Les réserves manquent d’eau

Un tiers des producteurs de légumes de transformation s’inquiètent du niveau de leur retenue collinaire. Ils demandent une dérogation pour un remplissage complémentaire par pompage.

« Il manque deux mètres de hauteur d’eau, soit deux tiers de volume », déplore Paul Chantrel devant sa réserve de 30 000 m3 qui assure l’irrigation d’une trentaine d’hectares de légumes, à Taupont, près de Ploërmel (56). La retenue, créée en 1992, est pourtant située en fond de vallée. « À cette époque-ci de l’année, les fossés ruissellent. La prairie est inondée ». La pluie des dernières semaines n’a pas suffi à rattraper le retard accumulé. 580 mm de précipitations seulement l’an dernier. « J’ai obtenu une dérogation en mars 2017 pour remplir la réserve par pompage dans la rivière. Je vais devoir refaire une demande cette année ».

13 dossiers avaient été déposés l’an dernier par les adhérents de l’UOPLI (organisations de producteurs). Tous dans le Morbihan. Certains producteurs n’avaient pas demandé de dérogation, préférant limiter leur surface de légumes. « Il y aura au moins autant de dossiers cette année. Il est peu probable que les réserves puissent se remplir naturellement avant la fin février », prédit Jean-Claude Orhan, son président. L’administration avait accepté des pompages dans les rivières, au mois de mars 2017, contrôlés par la Police de l’eau. La demande portait sur 264 000 m3. Au final, 120 000 m3 avaient été pompés.

Les producteurs espèrent une même autorisation pour cette année. L’enjeu est de taille. Sans irrigation, la production de légumes est aléatoire. Impossible d’assurer les rendements et la qualité exigés par les industriels.
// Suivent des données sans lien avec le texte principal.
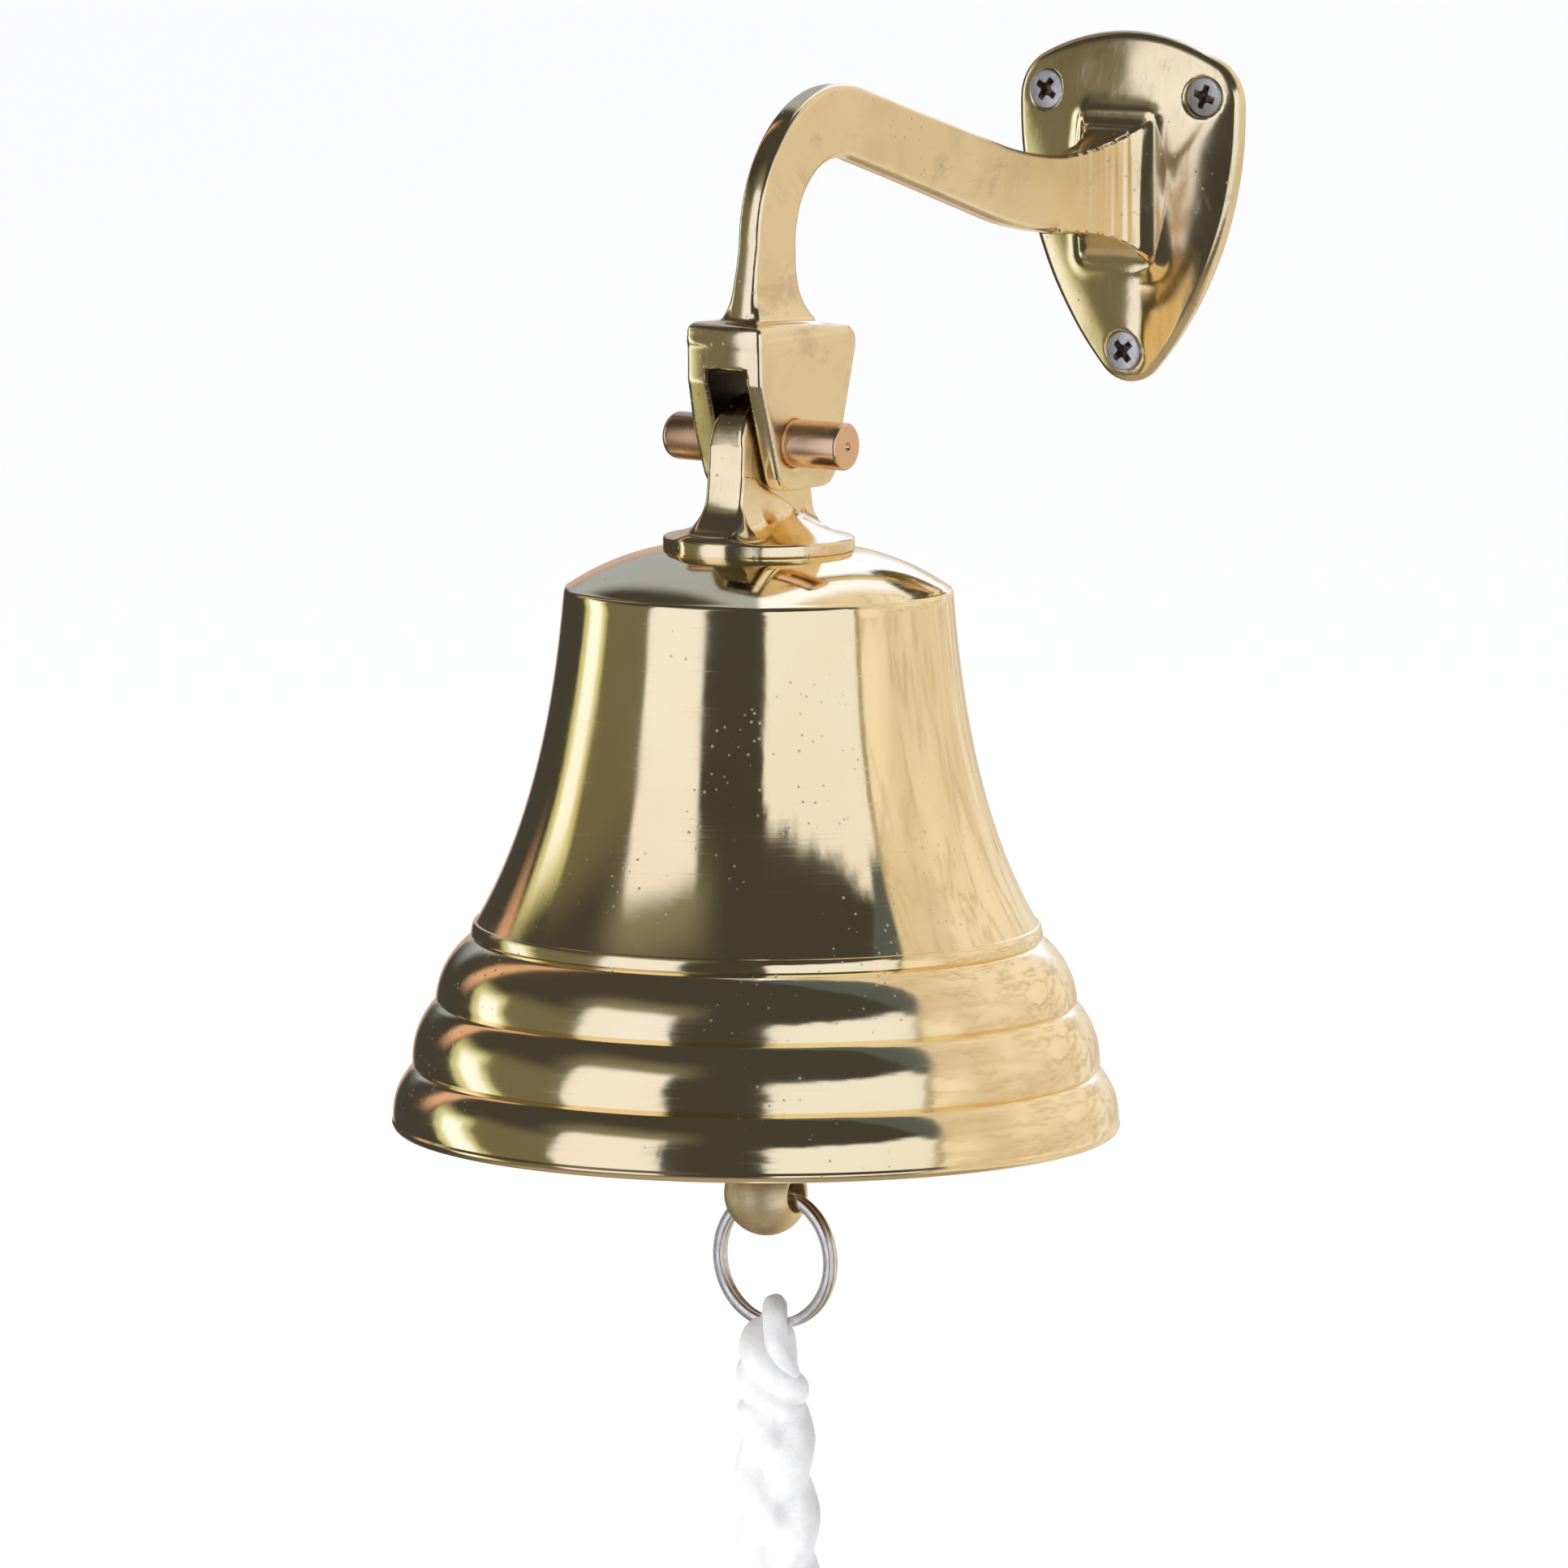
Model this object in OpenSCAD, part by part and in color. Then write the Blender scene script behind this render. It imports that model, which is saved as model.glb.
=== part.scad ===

Seulement 40 % des surfaces sont irriguées en Bretagne contre respectivement 95 % et 100 % en Nord-Picardie et dans le Sud-Ouest, régions concurrentes. « Si nous voulons conserver cette production et les emplois de l’aval, nous devons obtenir ces dérogations mais aussi pouvoir construire des réserves ». Seules 2 ou 3 sont créées chaque année ; il en faudrait 7 à 8 selon les producteurs. La Région est consciente du problème et accorde des subventions. L’Administration est plus réticente et refuse nombre de dossiers (impact environnemental).

Pas de légumes bio sans eau

« Sans nouvelles retenues collinaires, nous ne pourrons accompagner la forte augmentation de produits biologiques », déplore Bruno Jehanno, producteur de légumes bio sur une vingtaine d’hectares. « La production se fera, mais dans d’autres régions ». La Bretagne a pourtant des atouts en bio et en conventionnel : une pluviométrie qui permet d’utiliser deux fois moins d’eau d’irrigation que dans les autres bassins de production, des usines qui ne demandent qu’à tourner à pleine capacité, des producteurs motivés, équipés de nouvelles technologies (sondes de mesures d’humidité). « Des élevages ferment, la région se végétalise ; la production de légumes est une solution pour conserver de la valeur ajoutée », assure Jean-Claude Orhan. Jusqu’à présent, l’Administration fait la sourde oreille, la filière n’est pas jugée prioritaire…

Une bonne campagne 2017

Les pluies de la mi-juillet ont évité une mauvaise année en production de légumes. Les fortes chaleurs et le déficit en eau avaient fait craindre le pire en pois. Les programmes ont pourtant été atteints à 95 % grâce à l’anticipation des récoltes et à la réactivité des industriels. En pois bio, 12 % d’abandon ont été enregistrés en raison de problèmes d’enherbement. L’année a été bonne en haricots (beurre, vert, flageolet) en quantité et en qualité. Plus de 100 % des programmes ont été réalisés. Idem pour les épinards et les carottes Amsterdam, dont 100 % des surfaces sont irriguées. En choux-fleurs, les résultats sont plus mitigés. Au total, 20 880 hectares ont été implantés dont 485 en bio, soit 2,3 % de la surface.